Working titles for this film were Million Dollar Fugitive and Waiting for Lepke. An October 18, 1939 Hollywood Reporter news item noted that Republic Pictures Corp. purchased the rights to "Million Dollar Fugitive," a series of newspaper stories that appeared in the New York World Telegram, written by Jack Foster. Hollywood Reporter noted that the stories were "about the life of Louis Lepke Buchalter, racketeer." Although Fugitive from Justice appears to be about Buchalter, there is no indication that Warner Bros. used Foster's story as the basis for the film.

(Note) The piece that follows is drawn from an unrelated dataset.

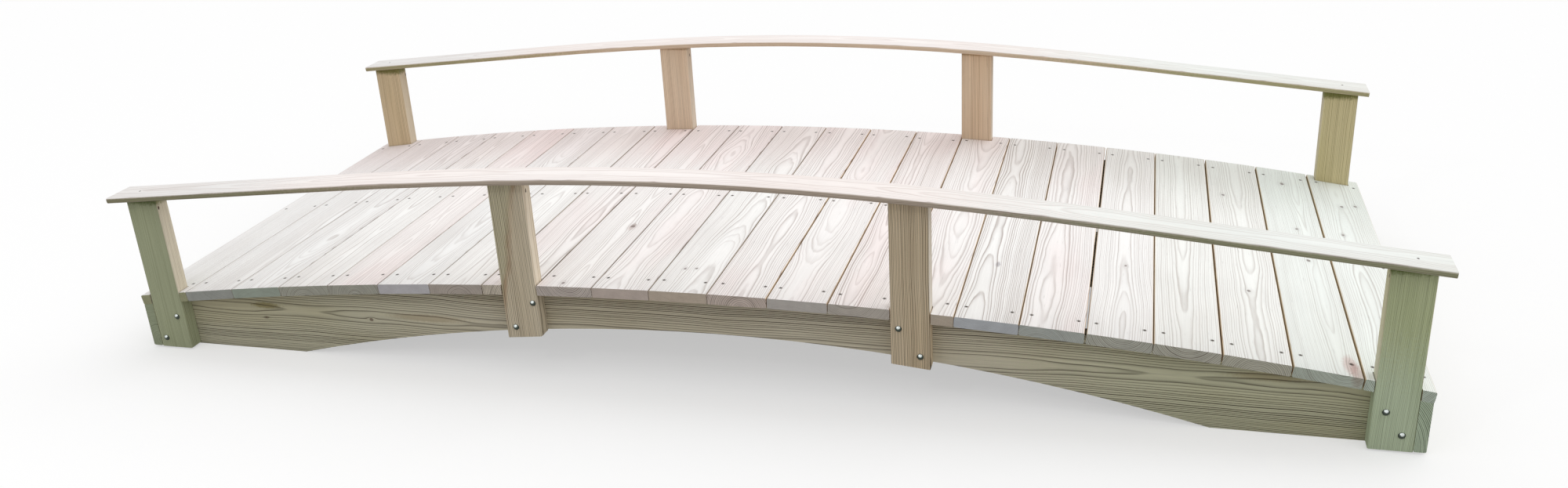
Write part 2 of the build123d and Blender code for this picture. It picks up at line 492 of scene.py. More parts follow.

The file for the film in the MPAA/PCA Collection at the AMPAS Library indicates that the PCA, in October 1939, urged Warner Bros. to eliminate a number of censorable items from the script, including scenes showing "Ruby" dressed in a "scanty costume"; a gun battle between gangsters and police officers; the offensive portrayal of reporters; the sign "men" over a washroom; police dying at the hands of criminals and the letting of air out of tires. The PCA also warned the studio that "there should be nothing suggestive of a 'pansy' act where Ziggy mentions [that he] wears pink shorts."